The final turn! I can see the finish line, I only have to run three more stoplights before I make it. I can do it. I kick on the afterburner. I am so close. I’m almost there.
My heart falls when I see the timer. 1:57:40. I’ve already failed. There’s no way I can cross the finish line in 15 seconds. Or can’t I? Fuck it, whatever, I will maybe not make it, but I will run as hard as I can. My hip is screaming, my form is the worst it has ever been, and I don’t care about absolutely fucking any of that, because if I cross even one second under, I will have made PR.
I go.
I cross the finish line, wobbling, half limping, about to throw up. I’ve made my time goal by about 3 seconds. Great. That’s enough. The guy giving out the medals is nice enough to come over and put it on my neck, because I look like I’m suffering as much as I am. The text comes through.
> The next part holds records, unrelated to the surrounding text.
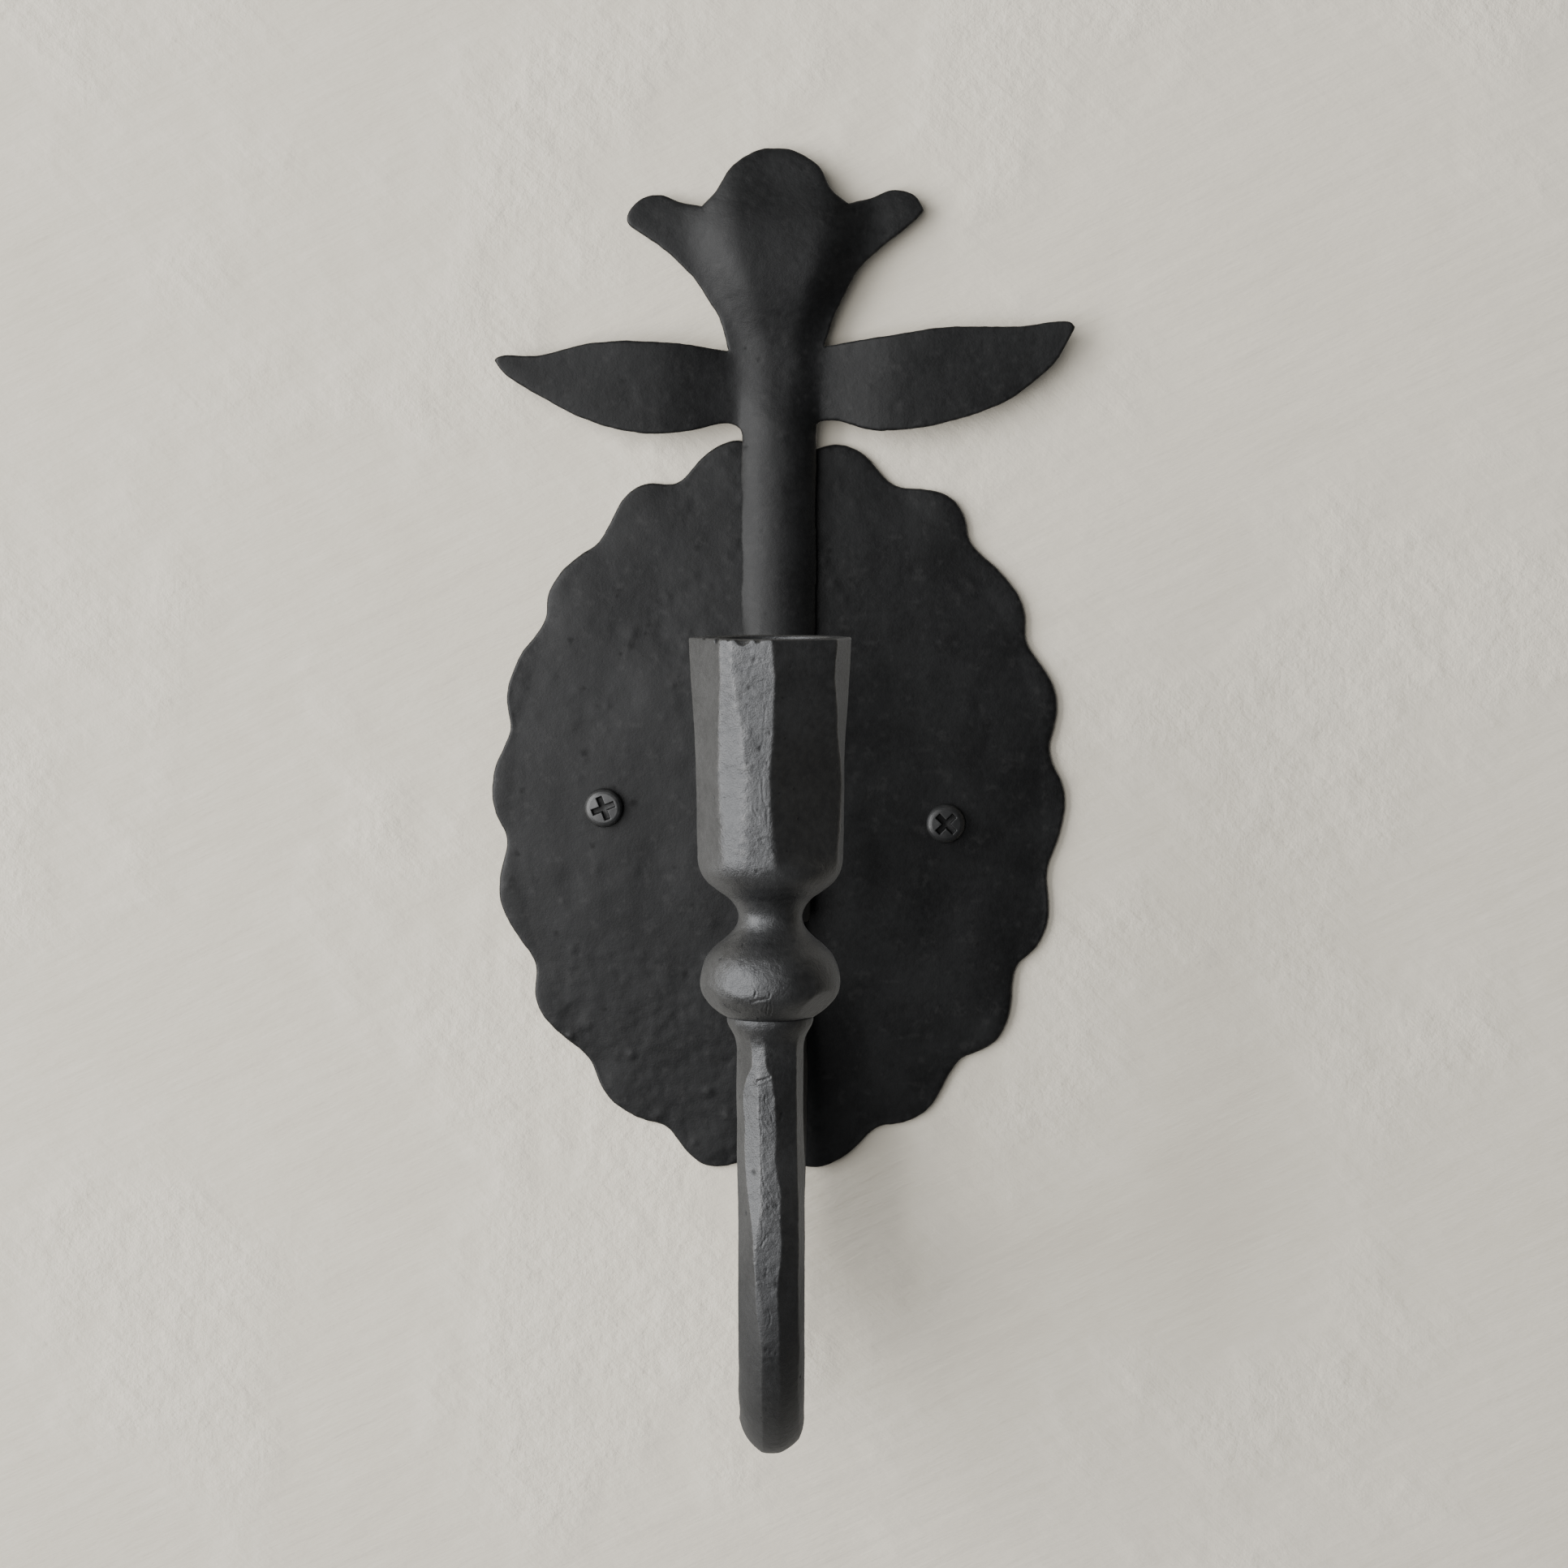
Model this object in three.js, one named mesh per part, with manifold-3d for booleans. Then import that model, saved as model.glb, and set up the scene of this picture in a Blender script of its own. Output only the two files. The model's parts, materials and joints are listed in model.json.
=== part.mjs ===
// Wall sconce for one taper candle: a scalloped iron backplate, a tulip and leaf stem formed from one sheet,
// a forged J-shaped arm with a candle cup on its end, two rivets, two wall screws and their wall plugs.
// Millimetres. +Z is up, +Y goes into the wall, the wall's surface is Y = 0 and the viewer stands at -Y.
// The origin is on the wall's surface, behind the middle of the backplate.

import * as THREE from "three";
import { mergeVertices } from "three/addons/utils/BufferGeometryUtils.js";
import Module from "manifold-3d";

const wasm = await Module();
wasm.setup();

// ---- Driving dimensions -------------------------------------------------------------------------------------

const FIT_GAP = 0.3; // left between pieces that touch
const PAST = 2; // how far a cutter runs past what it cuts
const CUTTER_LENGTH = 100; // long enough to go through every sheet along Y
const ROUND_SIDES = 24; // sides of a small round piece

// Backplate: a dished oval with a narrow flat land round its edge, which lies on the wall.
const PLATE_THICKNESS = 1.8;
const PLATE_HALF_WIDTH = 60.5;
const PLATE_HALF_HEIGHT = 77.2;
const PLATE_DISH = 4.3;
const DISH_HALF_WIDTH = 56;
const DISH_HALF_HEIGHT = 72.5;
const DISH_POWER = 1.2; // 1 gives a plain paraboloid; more gives a softer edge to the dish

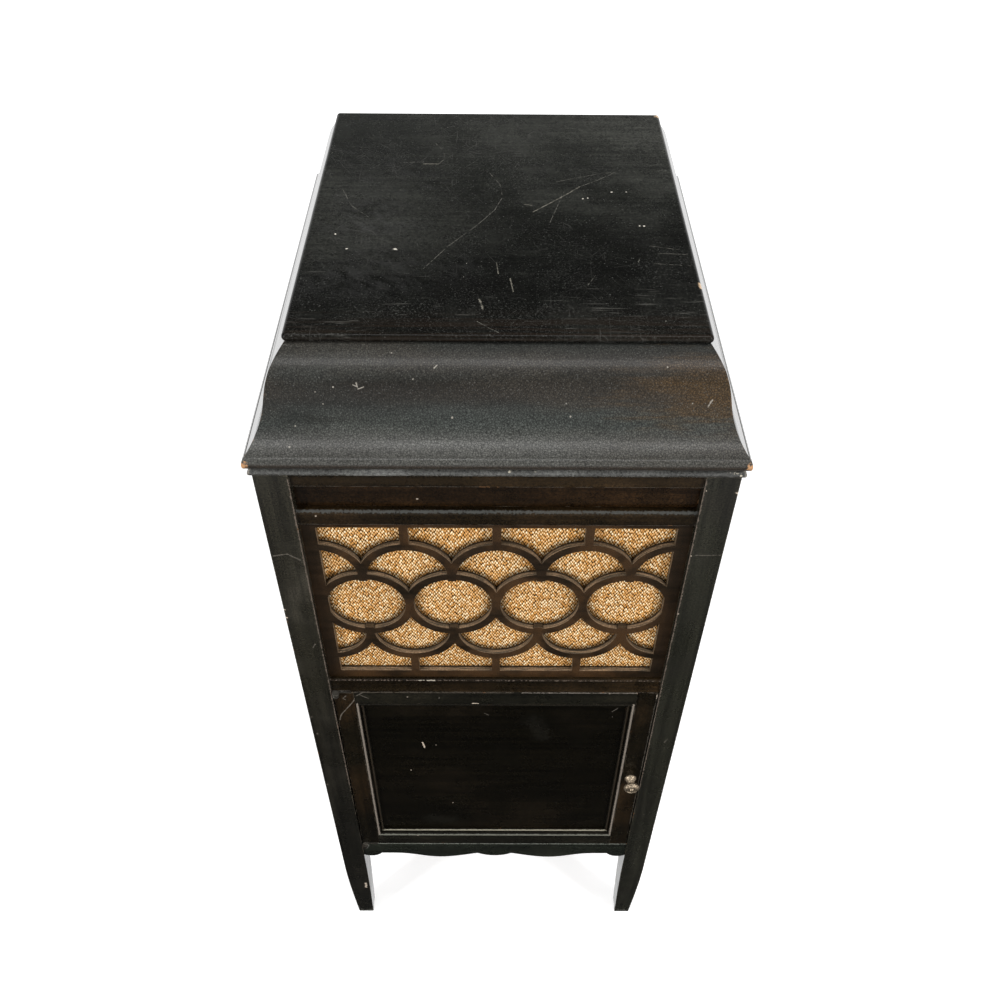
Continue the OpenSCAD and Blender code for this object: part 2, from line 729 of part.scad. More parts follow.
// One length along X, w wide between mitres, its outer edge at z = 0
module mould_length(w) {
    g = mitre_gap / 2;
    m = mould_w + cut;
    intersection() {
        along_x(-w / 2, w / 2) translate([rail_y + panel_set, 0]) rotate([0, 0, 90])
            mould_profile();
        along_y(rail_y - 2, rail_y + panel_set)
            polygon([[-w / 2 + g, 0], [w / 2 - g, 0], [w / 2 - m - g, m], [-w / 2 + m + g, m]]);
    }
}
module door_moulding() color("#2b261e") {
    w = 2 * field_x;
    h = field_z1 - field_z0;
    zc = (field_z0 + field_z1) / 2;
    translate([0, 0, field_z0]) mould_length(w);
    translate([0, 0, field_z1]) rotate([0, 180, 0]) mould_length(w);
    translate([-field_x, 0, zc]) rotate([0, 90, 0]) mould_length(h);
    translate([field_x, 0, zc]) rotate([0, 270, 0]) mould_length(h);
}
knob_out = 17.5;
// A turned knob: a flared foot, a neck and a flat round head with a sunk face
module door_knob() color("#8f7550") {
    r = knob_d / 2;
    translate([door_x - stile_w / 2 - 0.5, rail_y, door_z0 + knob_z]) rotate([90, 0, 0])
        rotate_extrude() polygon([[0, 0], [7.6, 0], [7.6, 1], [6.6, 2.2], [5.2, 4.2], [4.5, 6.5],
            [4.5, 8.6], [5.6, 9.6], [r - 1.2, 10.8], [r, 12.6], [r, 14], [r - 1.4, 16],
            [r - 3.4, 17.1], [r - 4.2, 16.4], [3, 16], [1.6, knob_out], [0, knob_out]]);
}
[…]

I COMPLETELY FORGOT IT TOOK ME NEARLY A MINUTE TO CROSS THE START LINE. I have made my time by a full goddamn MINUTE. My joy is total. I would jump up and down screaming but I do not have even the slightest amount of energy for any of that. I have a can of champagne in my drop bag, and I am going to go get that, and crush it.
Someday, I’ll stop setting PR, but today is not that day.
Video evidence of my extremely bad finish: You can tell how much I'm favoring my hip, which is making me swing my body WILDLY.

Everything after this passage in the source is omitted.